When you hire a local contractor with decades of history:
- They're not going anywhere (their livelihood depends on local reputation)
- Ownership transitions are transparent (family businesses plan for succession)
- Your service history stays intact (we remember your systems, your home, your preferences)
We'll be here in 10 years. In 20 years. Because this is where we live, and serving our neighbors is what we do.
Community Investment: Where Does Your Money Go?
When you hire a contractor, you're making a financial choice about who benefits from your investment.
Out-of-State Contractors
Payments to national chains or out-of-state companies:
- Leave the local economy (profits go to corporate headquarters elsewhere)
- Don't support local jobs (technicians may be local, but management and ownership aren't)
- Don't reinvest in the community (no sponsorships, donations, or local involvement)
Local Contractors
Payments to local contractors:
- Stay in Western Colorado (we live here, spend here, invest here)
- Support local jobs (our employees are your neighbors)
- Reinvest in the community (local sponsorships, youth sports, community events)
When you hire Pacific, you're supporting three generations of a Rifle family. Our kids go to school with yours. We shop at the same stores. We support the same Little League teams and community fundraisers.
Your money stays local and strengthens the community.
Quality Control: Who Stands Behind the Work?
Workmanship quality varies dramatically based on who's accountable for the results.
Out-of-State Contractor Quality Control
National chains and franchises:
- Rotate technicians frequently (different crews each visit)
- Use subcontractors (work quality varies by whoever's available)
- Incentivize speed over quality (more jobs per day = higher profits)
- Handle complaints through corporate bureaucracy (no personal accountability)
Quality suffers when technicians don't have personal stakes in outcomes.
Local Contractor Quality Control
Local contractors:
- Use the same skilled team (you see familiar faces who take pride in their work)

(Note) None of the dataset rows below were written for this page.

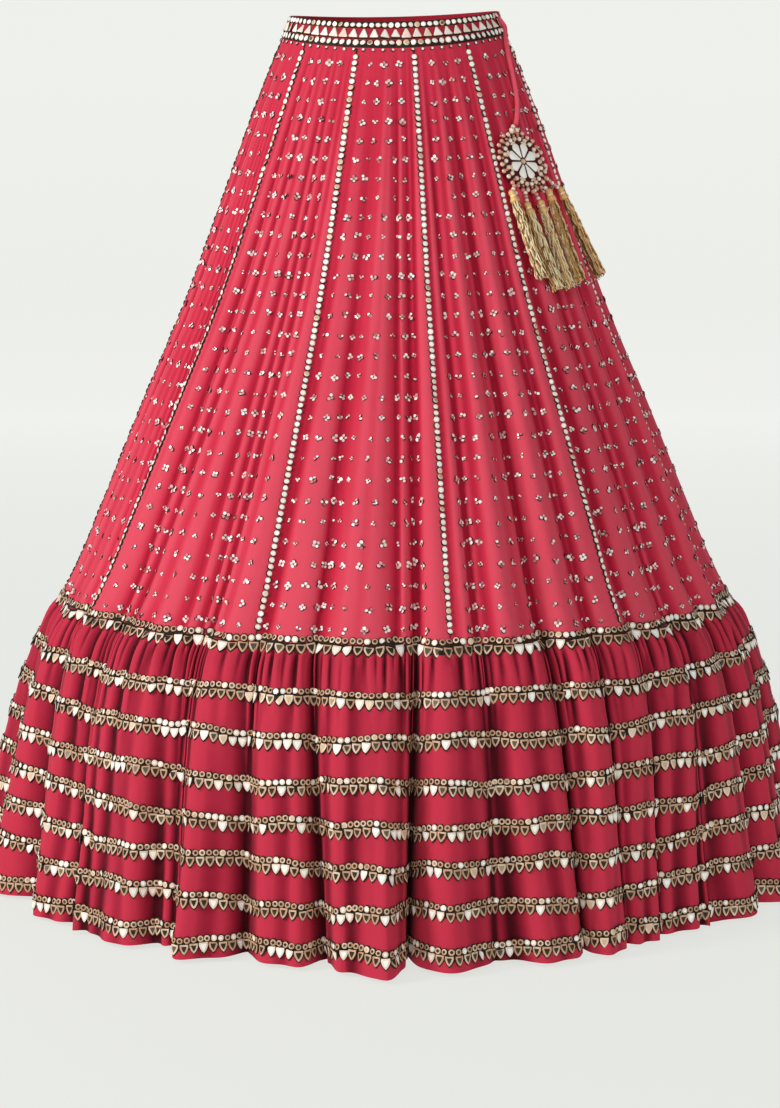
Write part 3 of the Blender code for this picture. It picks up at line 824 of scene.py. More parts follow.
class NodeTree:
    """A material's nodes, with one method that adds any of them."""

    def __init__(self, name: str) -> None:
        """Start a material with a Principled shader."""
        self.material = bpy.data.materials.new(name)
        self.material.use_nodes = True
        self.nodes = self.material.node_tree.nodes
        self.links = self.material.node_tree.links
        self.shader = self.nodes["Principled BSDF"]

    def node(self, kind: str, settings: dict | None = None, inputs: dict | None = None,
             output: int | str = 0) -> Sock:
        """Add a node.

        Args:
            kind: The node's type.
            settings: Its properties, and the stops of a colour ramp as "stops".
            inputs: Values or sockets for its inputs, by name or number.
            output: Which output to give back.

        Returns:
            The wrapped output.
        """
        made = self.nodes.new(kind)
        for key, value in (settings or {}).items():
            if key == "stops":
                ramp = made.color_ramp
                while len(ramp.elements) < len(value):
                    ramp.elements.new(0.5)
                for element, (place, colour) in zip(ramp.elements, value):
                    element.position = place
                    element.color = (*colour, 1.0)
            else:
                setattr(made, key, value)
        for key, value in (inputs or {}).items():
            self.feed(made.inputs[key], value)
        return Sock(self, made.outputs[output])

    def feed(self, target: bpy.types.NodeSocket, value: "Sock | float | Sequence[float]") -> None:
        """Link or set one input."""
        if isinstance(value, Sock):
            self.links.new(value.socket, target)
        elif hasattr(value, "__len__") and len(value) == 3 and target.type == "RGBA":
            target.default_value = (*value, 1.0)
        else:
            target.default_value = value

    def set(self, **inputs: "Sock | float | Sequence[float]") -> bpy.types.Material:
        """Feed the shader's own sockets, named with underscores for spaces."""
        for key, value in inputs.items():
            self.feed(self.shader.inputs[key.replace("_", " ")], value)
        return self.material

    def place(self) -> Sock:
        """Object coordinates."""
        return self.node("ShaderNodeTexCoord", output="Object")

    def cloth_uv(self) -> Sock:
        """The piece's own UV map."""
        return self.node("ShaderNodeUVMap", {"uv_map": "cloth"})

    def attribute(self, name: str) -> Sock:
        """A number stored on the mesh."""
        return self.node("ShaderNodeAttribute", {"attribute_name": name}, output="Fac")

    def tint(self) -> Sock:
        """The tint of each face, from 0 to 1."""
        return self.attribute("tint")

    def parts(self, vector: Sock) -> tuple[Sock, Sock, Sock]:
        """The three parts of a vector."""
        made = self.node("ShaderNodeSeparateXYZ", inputs={"Vector": vector})
        return tuple(Sock(self, output) for output in made.socket.node.outputs)

    def noise(self, at: Sock, scale: float, detail: float = 2.0, rough: float = 0.5) -> Sock:
        """Noise around a half."""
        return self.node("ShaderNodeTexNoise", inputs={"Vector": at, "Scale": scale, "Detail": detail,
                                                       "Roughness": rough})

    def ramp(self, value: Sock, *stops: tuple[float, tuple[float, float, float]]) -> Sock:
        """A colour ramp over a value."""
        return self.node("ShaderNodeValToRGB", {"stops": stops}, {"Fac": value})

    def mix(self, factor: Sock | float, first: "Sock | Sequence[float]",
            second: "Sock | Sequence[float]") -> Sock:
        """Mix two colours."""
        return self.node("ShaderNodeMix", {"data_type": "RGBA"}, {0: factor, 6: first, 7: second}, 2)

    def bump(self, height: Sock, distance: float) -> Sock:
        """A bump from a height."""
        return self.node("ShaderNodeBump", inputs={"Strength": 1.0, "Distance": distance, "Height": height})


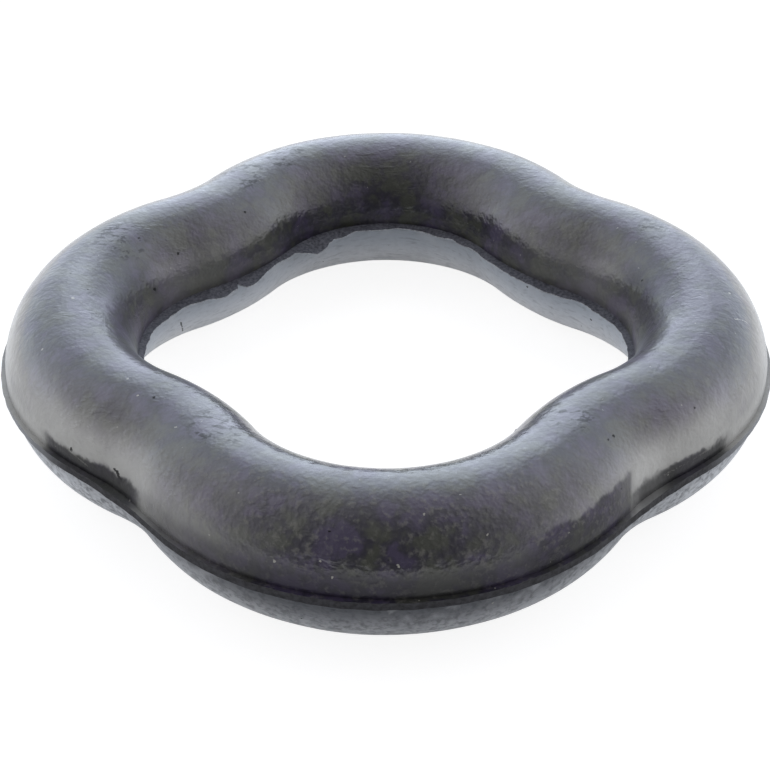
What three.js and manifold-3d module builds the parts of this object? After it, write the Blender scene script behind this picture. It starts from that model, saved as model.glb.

- Employ local craftsmen (our reputation depends on their quality)
- Prioritize long-term relationships over one-time profits (repeat business matters more than volume)
- Own our mistakes (if something goes wrong, we fix it—no corporate runaround)
Our work quality reflects our reputation in the community. We can't afford to cut corners.
The Real Question: What Matters Most to You?
Choosing between local and out-of-state contractors comes down to priorities.
Choose Out-of-State Contractors If:
- Lowest possible upfront price is your only concern
- You don't plan to stay in your home long-term
- You don't value personal relationships or local accountability
- You're comfortable with call centers and rotating technicians
Choose Local Contractors If:
- Quality, accountability, and long-term relationships matter
- You want contractors who understand Western Colorado's climate
- You value supporting local businesses and the community
- You need a partner who'll still be here in 10–20 years
- You want direct access to the people doing the work
Most Western Colorado homeowners choose local because their home is their biggest investment, and protecting it requires expertise, accountability, and trust.
Why Homeowners Choose Pacific
We've been serving Rifle, Glenwood Springs, Aspen, and Carbondale for 57 years because we do things differently.
What makes us different:
- We're your neighbors (we live in Rifle, shop locally, see you around town)
- We know Western Colorado (three generations of experience at altitude)
- We answer our phones (no call centers, no runaround)
- We stand behind our work (written warranties, personal accountability)
- One call handles everything (HVAC, roofing, gutters, plumbing—no juggling contractors)
Call Pacific at 970.989.9973 or schedule a free consultation. Experience what working with local contractors should feel like.
FAQs: Hiring Local vs Out-of-State Contractors in Western Colorado
Are local contractors more expensive than national chains?
Not necessarily. While local contractors may not offer promotional pricing, total cost is often comparable once you factor in quality, warranty reliability, and long-term service. Hidden fees and upselling from national chains can make them more expensive overall.
Can I trust online reviews for out-of-state contractors?
Be cautious. National chains aggregate reviews across all locations, so a high rating may not reflect local performance. Check reviews specific to Western Colorado locations and ask for local references.
What if a local contractor goes out of business?
Established local contractors with decades of history (like Pacific's 57 years) are far less likely to close than franchise locations or out-of-state companies that shift regional focus. Check longevity and reputation before hiring.
Do local contractors carry the same warranties as national companies?
Many do, and local warranties are often easier to enforce because you're dealing directly with the company, not corporate bureaucracy. Always get warranties in writing.
How do I verify a local contractor's credentials?
Check Colorado licensing (DORA website), verify insurance, and ask for local references. Established contractors provide this documentation willingly.
What's the advantage of knowing my contractor personally?
Personal accountability. When your contractor lives in your community, their reputation depends on your satisfaction. They can't disappear, ignore warranty claims, or provide poor service without consequences.